The survey points toward other ways to reduce traffic congestion than road building, though they may not be easy to implement. If the number of riders per car could be doubled during peak traffic hours, the San Diego commute would be smooth and trouble-free. More than half of San Diego drivers are alone, the trip survey showed. That percentage of solo drivers increases during night and morning home-to-work commutes, when traffic congestion is at its worst.

At other times, a cure for traffic congestion is too bitter a political pill to swallow, the Sandag planners point out. Rush-hour traffic to the county’s main employment hub--downtown San Diego--could be controlled by banning all-day on-street parking around the city’s center and doubling the cost of off-street parking spots. Such drastic economic measures, not under consideration at present, could reduce commuter auto traffic to downtown by 5% to 10%, Kavanaugh pointed out.

Fonseca is concerned that the recently completed survey be reliable for planning future road-building and land use. So she is worried that an unusually large number of randomly-selected persons turned down the Sandag surveyors.

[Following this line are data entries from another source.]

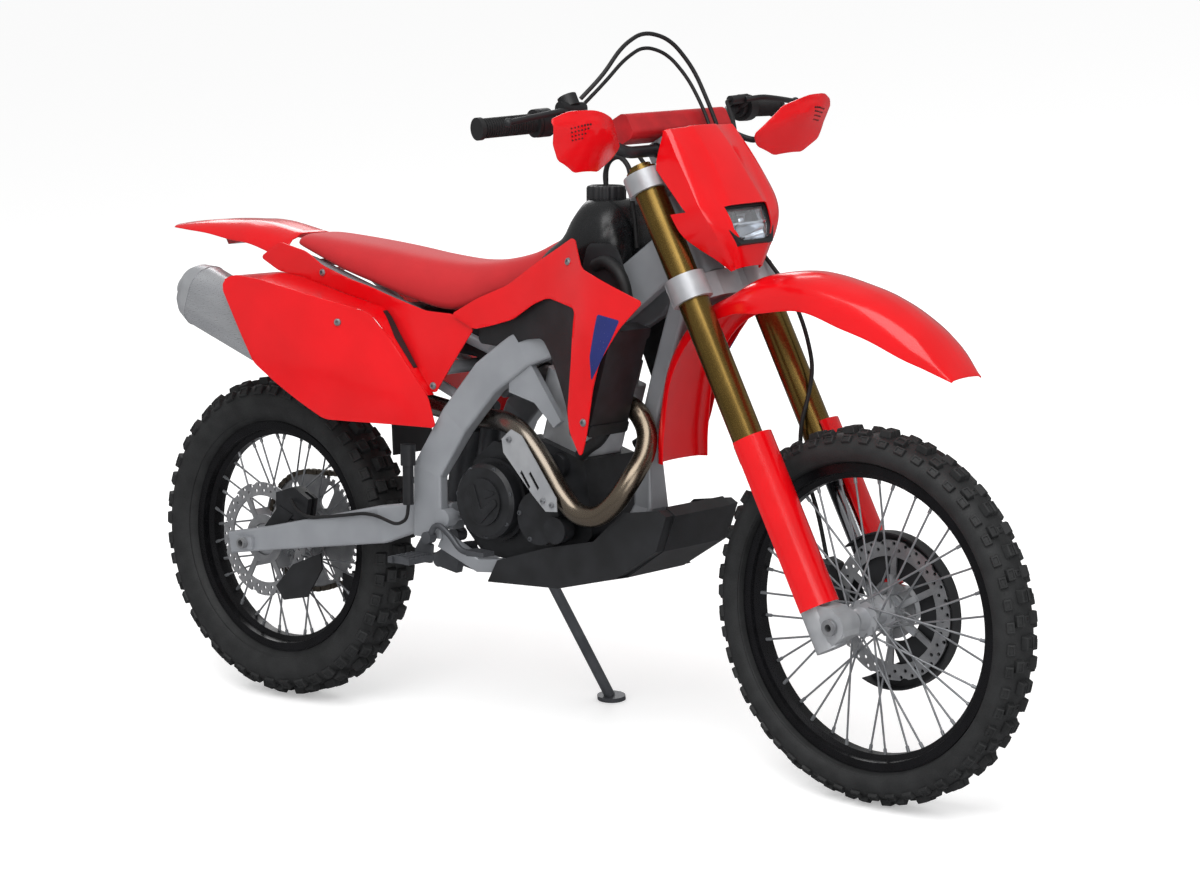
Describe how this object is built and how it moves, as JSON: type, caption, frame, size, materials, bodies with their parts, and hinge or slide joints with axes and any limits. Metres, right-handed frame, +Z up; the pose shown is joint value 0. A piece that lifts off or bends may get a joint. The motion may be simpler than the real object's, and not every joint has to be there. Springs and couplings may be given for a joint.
{
  "type": "enduro motorcycle",
  "caption": "Single-cylinder off-road motorcycle with knobbly wire wheels, long-travel fork, open engine and small headlight, leaning on its side stand.",
  "frame": {"origin": "on the ground under the middle of the parked motorcycle", "axes": "+X forwards, +Y to the rider's left, +Z up; the motorcycle leans towards +Y on its side stand"},
  "size_m": [2.1654, 0.844, 1.3837],
  "materials": {
    "red_plastic": "gloss injection-moulded polypropylene",
    "seat_cover": "ribbed gripper seat cover over foam",
    "black_plastic": "matt injection-moulded polypropylene",
    "frame_alloy": "silver-grey painted cast and extruded aluminium",
    "cast_alloy": "bead-blasted cast aluminium",
    "black_engine": "satin black coated magnesium and aluminium castings",
    "bronze_anodised": "bronze-gold anodised aluminium tube",
    "hard_chrome": "hard-chromed steel tube",
    "exhaust_steel": "stainless exhaust tube with heat tint",
    "silencer_alloy": "brushed aluminium shell",
    "machined_steel": "laser-cut ground stainless steel",
    "black_rim": "black anodised aluminium rim",
    "zinc_spoke": "zinc-plated steel wire",
    "tyre_rubber": "knobbly tyre rubber",
    "rubber": "moulded rubber",
    "chain_steel": "plated roller chain",
    "lens": "clear polycarbonate lens",
    "pad_foam": "printed vinyl over foam",
    "steel_painted": "grey painted steel"
  },
  "bodies": {
    "chassis": {"frame": "frame_alloy", "subframe": "frame_alloy", "swingarm": "frame_alloy", "rear_suspension": "steel_painted", "engine_cases": "black_engine", "cylinder": "cast_alloy", "engine_covers": "black_engine", "sprocket_cover": "black_engine", "exhaust_header": "exhaust_steel", "heat_shield": "silencer_alloy", "silencer": "silencer_alloy", "silencer_cap": "cast_alloy", "radiators": "black_engine", "radiator_louvres": "black_plastic", "hoses": "rubber", "fuel_tank": "black_plastic", "intake": "black_plastic", "seat": "seat_cover", "side_covers": "red_plastic", "number_panels": "red_plastic", "tank_shrouds": "red_plastic", "rear_fender": "red_plastic", "tail_light": "lens", "skid_plate": "black_plastic", "foot_controls": "steel_painted", "rear_brake": "black_engine", "disc_and_chain_guards": "black_plastic", "drive_chain": "chain_steel", "rear_axle": "machined_steel"},
    "steering": {"fork_clamps": "cast_alloy", "fork_tubes": "bronze_anodised", "fork_sliders": "hard_chrome", "axle_lugs": "cast_alloy", "fork_guards": "red_plastic", "front_fender": "red_plastic", "headlight_mask": "red_plastic", "headlight": "lens", "handlebar": "black_engine", "bar_pad": "pad_foam", "grips": "rubber", "bar_controls": "black_plastic", "handguards": "red_plastic", "front_caliper": "black_engine", "front_disc_guard": "black_plastic", "bar_hoses": "rubber", "front_axle": "machined_steel"},
    "front_wheel": {"front_tyre": "tyre_rubber", "front_rim": "black_rim", "front_spokes": "zinc_spoke", "front_hub": "cast_alloy", "front_disc": "machined_steel"},
    "rear_wheel": {"rear_tyre": "tyre_rubber", "rear_rim": "black_rim", "rear_spokes": "zinc_spoke", "rear_hub": "cast_alloy", "rear_disc": "machined_steel", "rear_sprocket": "machined_steel"},
    "side_stand": {"side_stand": "steel_painted"}
  },
  "joints": [
    {"name": "steering_turn", "type": "hinge", "parent": "chassis", "child": "steering", "pos_m": [0.32721, -0.03585, 1.00247], "axis": [-0.4602, 0.1389, 0.8769], "range_deg": [-38.1, 45.9]},
    {"name": "front_wheel_spin", "type": "hinge", "parent": "steering", "child": "front_wheel", "pos_m": [0.73638, -0.14392, 0.34481], "axis": [0.0604, 0.9903, -0.1252], "continuous": true},
    {"name": "rear_wheel_spin", "type": "hinge", "parent": "chassis", "child": "rear_wheel", "pos_m": [-0.7455, -0.14136, 0.33629], "axis": [0, 0.9877, -0.1564], "continuous": true},
    {"name": "side_stand_fold", "type": "hinge", "parent": "chassis", "child": "side_stand", "pos_m": [-0.1545, -0.01824, 0.3082], "axis": [0.0992, 0.9618, 0.2552], "range_deg": [0, 103.9]}
  ]
}
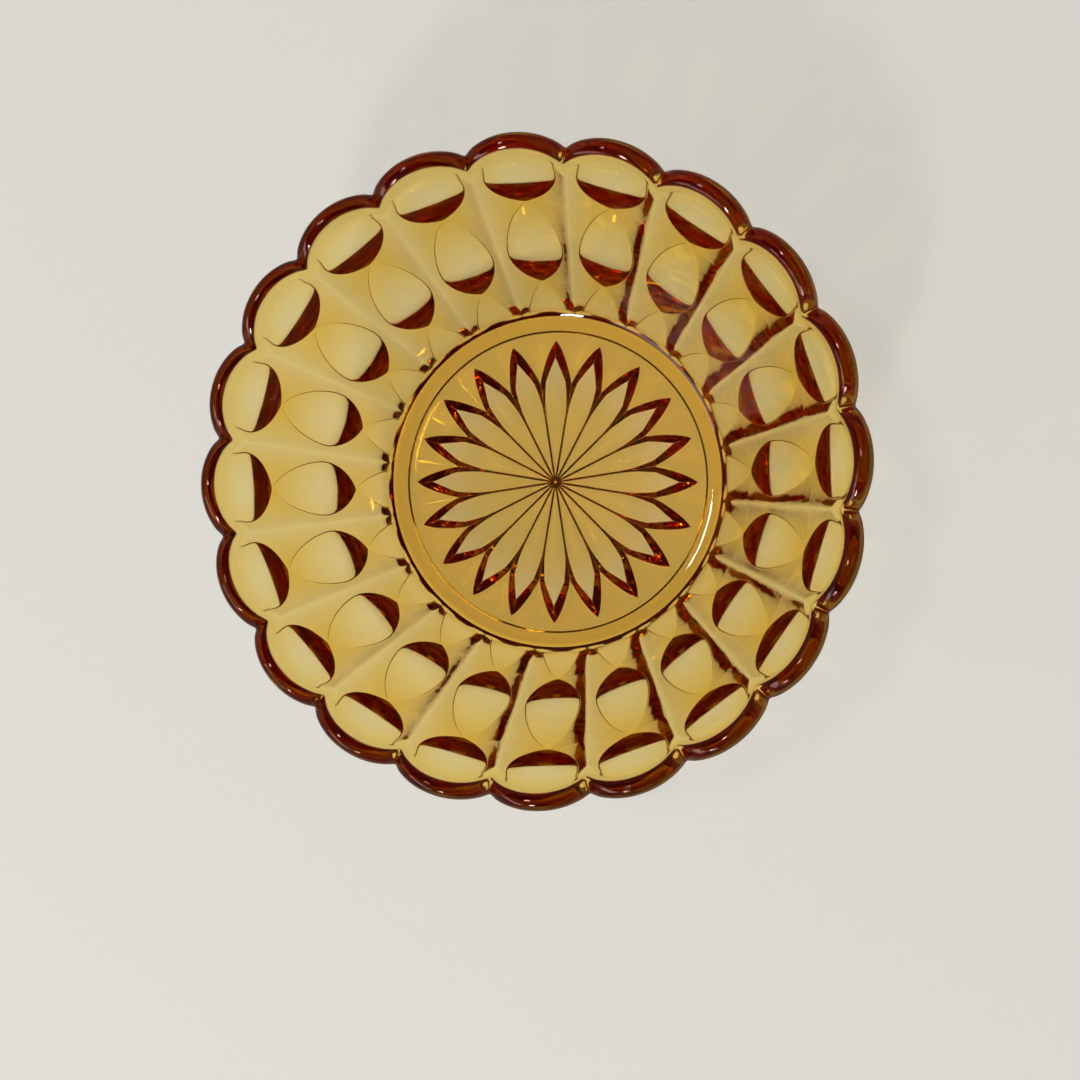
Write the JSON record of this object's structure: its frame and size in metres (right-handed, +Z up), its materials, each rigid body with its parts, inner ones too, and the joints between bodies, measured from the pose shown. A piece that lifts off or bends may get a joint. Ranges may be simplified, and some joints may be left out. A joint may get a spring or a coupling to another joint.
{
  "type": "candy dish",
  "caption": "Small round pressed amber glass dish with a scalloped rim, a cut-leaf outer wall, a flat foot ring and a rayed star under the base.",
  "frame": {"origin": "centre of the foot ring, on the plane the dish rests on", "axes": "+Z up out of the bowl along its axis; +X runs through the middle of one rim scallop"},
  "size_m": [0.1214, 0.1214, 0.0515],
  "materials": {
    "amber_glass": "clear fire-polished"
  },
  "bodies": {
    "root": {"glass_dish": "amber_glass"}
  },
  "joints": []
}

Fonseca blames the turndowns on the use of the telephone for recruiting. Her survey crews had expected to complete the recruitment and interviews of the 2,600 survey participants in about 10,000 telephone calls. Instead, she said, the telephone contacts numbered closer to 20,000, indicating “excessive turndowns, probably because people are wary about telephone solicitors and were afraid that, if they agreed to participate, some sort of merchandise would show up in the mail box.”